Leonie Schöler hat aber mehr als das im Sinn.
Sie holt weiter aus, erzählt und bewertet nicht nur Biographien einzelner Frauen, sondern taucht auch in viele Debatten ein, etwa über Identitätspolitik, weißen Feminismus, Geschlechtertrennung im Sport, männliche Algorithmen. Die Strukturen, die die Benachteiligung von Frauen ermöglichen, stehen im Vordergrund.

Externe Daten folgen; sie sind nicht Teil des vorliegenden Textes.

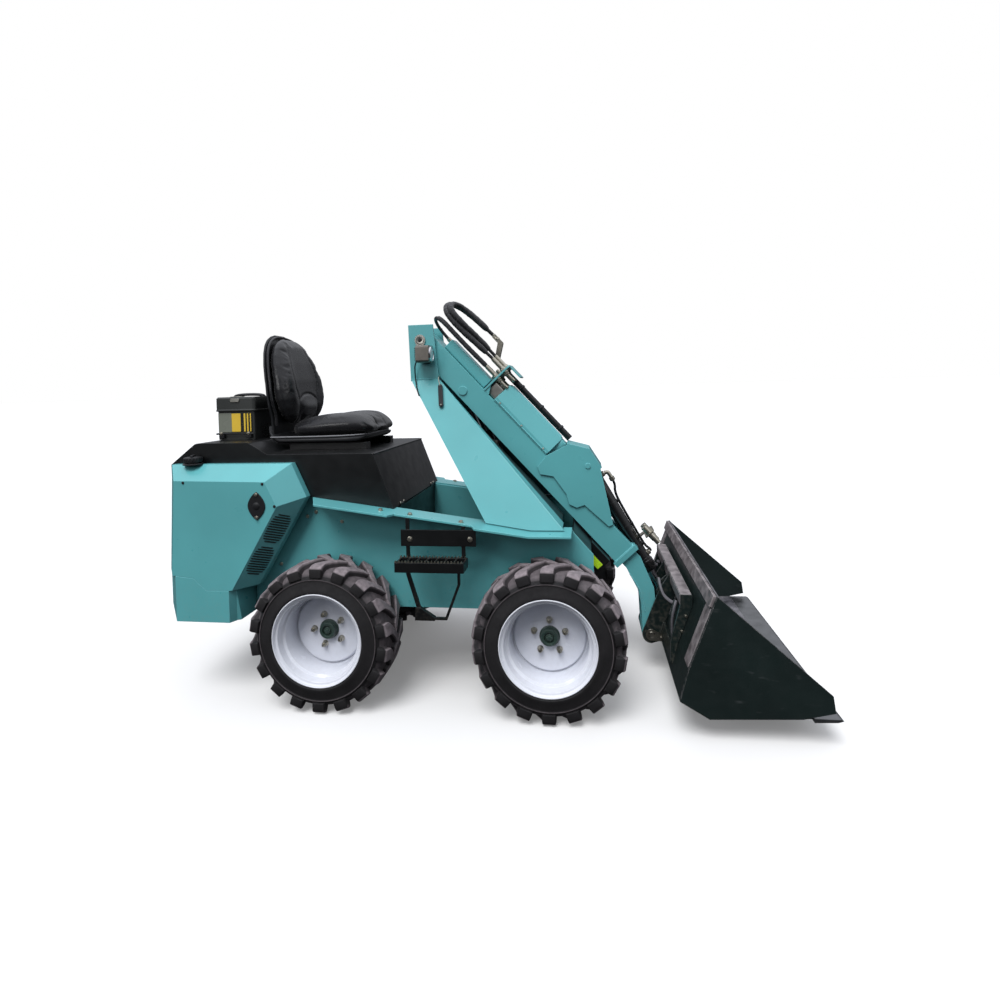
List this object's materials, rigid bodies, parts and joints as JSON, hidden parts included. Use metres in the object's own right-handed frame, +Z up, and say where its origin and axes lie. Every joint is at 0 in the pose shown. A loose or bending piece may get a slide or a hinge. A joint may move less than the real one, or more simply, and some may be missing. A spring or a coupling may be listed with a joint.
{
  "type": "mini wheel loader",
  "caption": "Compact skid-steered wheel loader with a driver's seat, a tower-hinged boom worked by hydraulic cylinders, and a front bucket.",
  "frame": {"origin": "on the ground, on the plane of symmetry, midway along the machine", "axes": "+X forward, +Y to the machine's left, +Z up"},
  "size_m": [2.636, 1.174, 1.6689],
  "materials": {
    "bare_edge": "worn",
    "battery_case": "matte",
    "black_paint": "semi gloss",
    "black_plastic": "satin",
    "bucket_black": "satin",
    "chrome_rod": "polished",
    "cylinder_black": "gloss",
    "engine_iron": "painted",
    "hose_rubber": "matte",
    "hub_iron": "painted",
    "seat_vinyl": "semi gloss",
    "teal_paint": "gloss",
    "tyre_rubber": "matte",
    "white_rim": "gloss",
    "zinc_plate": "zinc plated"
  },
  "bodies": {
    "frame": {"battery_box": "battery_case", "battery_lid": "black_plastic", "belly_plate": "black_paint", "boom_pivot_pin": "zinc_plate", "boom_rest": "black_paint", "counterweight": "teal_paint", "engine_block": "engine_iron", "foot_floor": "black_paint", "front_axle": "black_paint", "fuel_cap": "black_plastic", "hood": "black_paint", "hood_front": "black_paint", "lift_bracket": "black_paint", "rear_axle": "black_paint", "rear_door": "black_paint", "rear_pod_left": "teal_paint", "rear_pod_right": "teal_paint", "seat_backrest": "seat_vinyl", "seat_cushion": "seat_vinyl", "seat_pan": "black_plastic", "seat_runners": "black_paint", "side_wall_left": "teal_paint", "side_wall_right": "teal_paint", "sills": "teal_paint", "steps": "black_paint", "tower_left": "teal_paint", "tower_panels": "black_paint", "tower_right": "teal_paint", "work_light": "black_plastic"},
    "boom": {"boom_tube": "teal_paint", "boom_nose": "teal_paint", "boom_cover": "teal_paint", "tilt_saddle": "teal_paint", "hose_bulkhead": "teal_paint", "aux_couplers": "zinc_plate", "hose_fittings": "zinc_plate", "feed_pipe": "black_paint", "hose_inner": "hose_rubber", "hose_lower": "hose_rubber", "hose_outer": "hose_rubber"},
    "bucket": {"bucket": "bucket_black", "cutting_edge": "bare_edge", "coupler": "bucket_black", "bucket_pin": "zinc_plate"},
    "lift_barrel": {"lift_barrel": "cylinder_black"},
    "lift_rod": {"lift_rod": "chrome_rod"},
    "tilt_barrel": {"tilt_barrel": "cylinder_black"},
    "tilt_rod": {"tilt_rod": "chrome_rod"},
    "wheel_front_right": {"tyre_front_right": "tyre_rubber", "rim_front_right": "white_rim", "hub_front_right": "hub_iron"},
    "wheel_front_left": {"tyre_front_left": "tyre_rubber", "rim_front_left": "white_rim", "hub_front_left": "hub_iron"},
    "wheel_rear_right": {"tyre_rear_right": "tyre_rubber", "rim_rear_right": "white_rim", "hub_rear_right": "hub_iron"},
    "wheel_rear_left": {"tyre_rear_left": "tyre_rubber", "rim_rear_left": "white_rim", "hub_rear_left": "hub_iron"}
  },
  "joints": [
    {"name": "boom_lift", "type": "hinge", "parent": "frame", "child": "boom", "pos_m": [-0.258, 0, 1.49], "axis": [0, -1, 0], "range_deg": [0, 62]},
    {"name": "bucket_tilt", "type": "hinge", "parent": "boom", "child": "bucket", "pos_m": [0.739, 0, 0.17006], "axis": [0, 1, 0], "range_deg": [-10, 80]},
    {"name": "lift_barrel_swing", "type": "hinge", "parent": "frame", "child": "lift_barrel", "pos_m": [0.237, 0, 0.42], "axis": [0, -1, 0], "range_deg": [-11.94, 0.2]},
    {"name": "lift_rod_slide", "type": "slide", "parent": "lift_barrel", "child": "lift_rod", "axis": [-0.3456, 0, 0.9384], "range_m": [-0.001, 0.2316]},
    {"name": "tilt_barrel_swing", "type": "hinge", "parent": "boom", "child": "tilt_barrel", "pos_m": [0.48356, 0, 0.90775], "axis": [0, -1, 0], "range_deg": [-0.48, 2.46]},
    {"name": "tilt_rod_slide", "type": "slide", "parent": "tilt_barrel", "child": "tilt_rod", "axis": [0.4831, 0, -0.8756], "range_m": [-0.0291, 0.2262]},
    {"name": "wheel_front_right_roll", "type": "hinge", "parent": "frame", "child": "wheel_front_right", "pos_m": [0.319, 0, 0.295], "axis": [0, 1, 0], "continuous": true},
    {"name": "wheel_front_left_roll", "type": "hinge", "parent": "frame", "child": "wheel_front_left", "pos_m": [0.319, 0, 0.295], "axis": [0, 1, 0], "continuous": true},
    {"name": "wheel_rear_right_roll", "type": "hinge", "parent": "frame", "child": "wheel_rear_right", "pos_m": [-0.583, 0, 0.295], "axis": [0, 1, 0], "continuous": true},
    {"name": "wheel_rear_left_roll", "type": "hinge", "parent": "frame", "child": "wheel_rear_left", "pos_m": [-0.583, 0, 0.295], "axis": [0, 1, 0], "continuous": true}
  ],
  "couplings": [
    {"joint": "lift_barrel_swing", "follows": "boom_lift", "ratio": -0.18927},
    {"joint": "lift_rod_slide", "follows": "boom_lift", "m_per_rad": 0.21307},
    {"joint": "tilt_barrel_swing", "follows": "bucket_tilt", "ratio": 0.02828},
    {"joint": "tilt_rod_slide", "follows": "bucket_tilt", "m_per_rad": 0.16126}
  ]
}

Weniger davon wäre für mich mehr gewesen. Denn natürlich bleibt die Autorin so zwangsläufig an der Oberfläche. Die wirklich interessanten Lebensläufe , die sie aufgreift, kommen zu kurz. Sehr deprimierend fand ich die Geschichte der ehrgeizigen Clara Immerwahr. Im Jahr 1900 wird ihr die Doktorwürde im Fach Chemie verliehen. Die außergewöhnliche Wissenschaftlerin heiratet ihre Jugendliebe, den Chemiker Fritz Haber. Nach der Eheschließung ist die hoffnungsfroh begonnene Karriere (wie bei so vielen Frauen) auch schon zu Ende. Schöler lässt sie selbst zu Wort kommen: "Was Fritz in diesen acht Jahren gewonnen hat, das - und mehr - habe ich verloren, und was von mir eben übrig ist, erfüllt mich selbst mit der tiefsten Unzufriedenheit." Ihr Mann dient sich dem Militär an und wird im Ersten Weltkrieg für seine Erforschung des tödlichen Nervengases belobigt. Am Tag der Feier seines Erfolgs bringt sich die Pazifistin Clara um.

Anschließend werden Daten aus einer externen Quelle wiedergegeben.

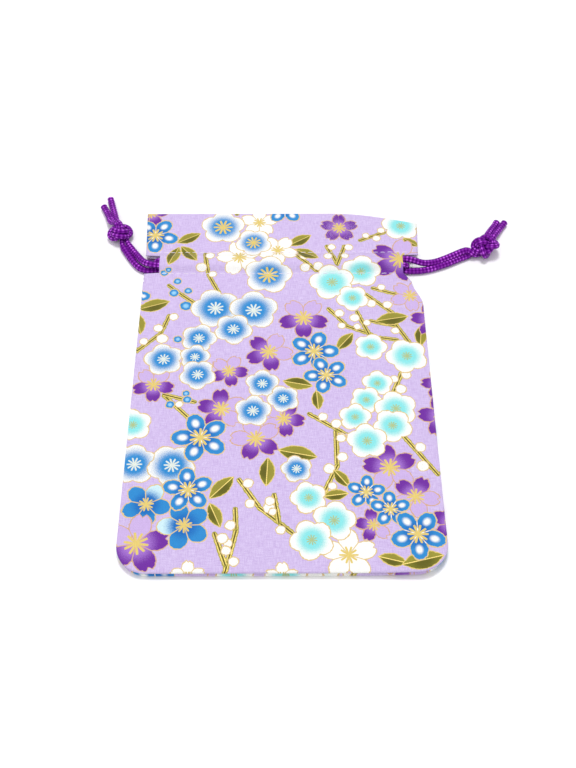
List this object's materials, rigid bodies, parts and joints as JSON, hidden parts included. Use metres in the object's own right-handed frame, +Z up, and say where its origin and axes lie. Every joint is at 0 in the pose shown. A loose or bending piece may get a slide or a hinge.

Andere beeindruckende (aber oft zu knappe) biographische Streifzüge drehen sich um die Physikerin Mileva Mari (Frau Albert Einsteins), Eleanor Marx, die Bauhaus-Fotografin Lucia Moholy, deren Lebenswerk von Walter Gropius geraubt wurde, Lise Meitner, Rosalind Franklin, der man mit Raub und platten Lügen den Nobelpreis geklaut hat, die Schriftstellerinnen, deren Werk Brecht sich einverleibte (Elisabeth Hauptmann, Ruth Berlau, Marieluise Fleißer), und viele andere.
Eine sachlichere Darstellung wäre mir lieber gewesen.
Im Anhang Anmerkungen und eine ausführliche Bibliographie.
Gestört habe ich mich an der zu flott und flapsig daherkommenden Sprache, einem Stil, den ich als feministischen "Freundinnen-Stil" bezeichnen würde, und den recht beliebig eingestreuten und oftmals verzichtbaren Info-Kästen.
Unterhaltsam, aber nicht ganz mein Fall. Wahrscheinlich für ein jüngeres Publikum besser geeignet.
Ausgezeichnet mit dem Bayern 2-Publikumspreis des Bayerischen Buchpreises 2024.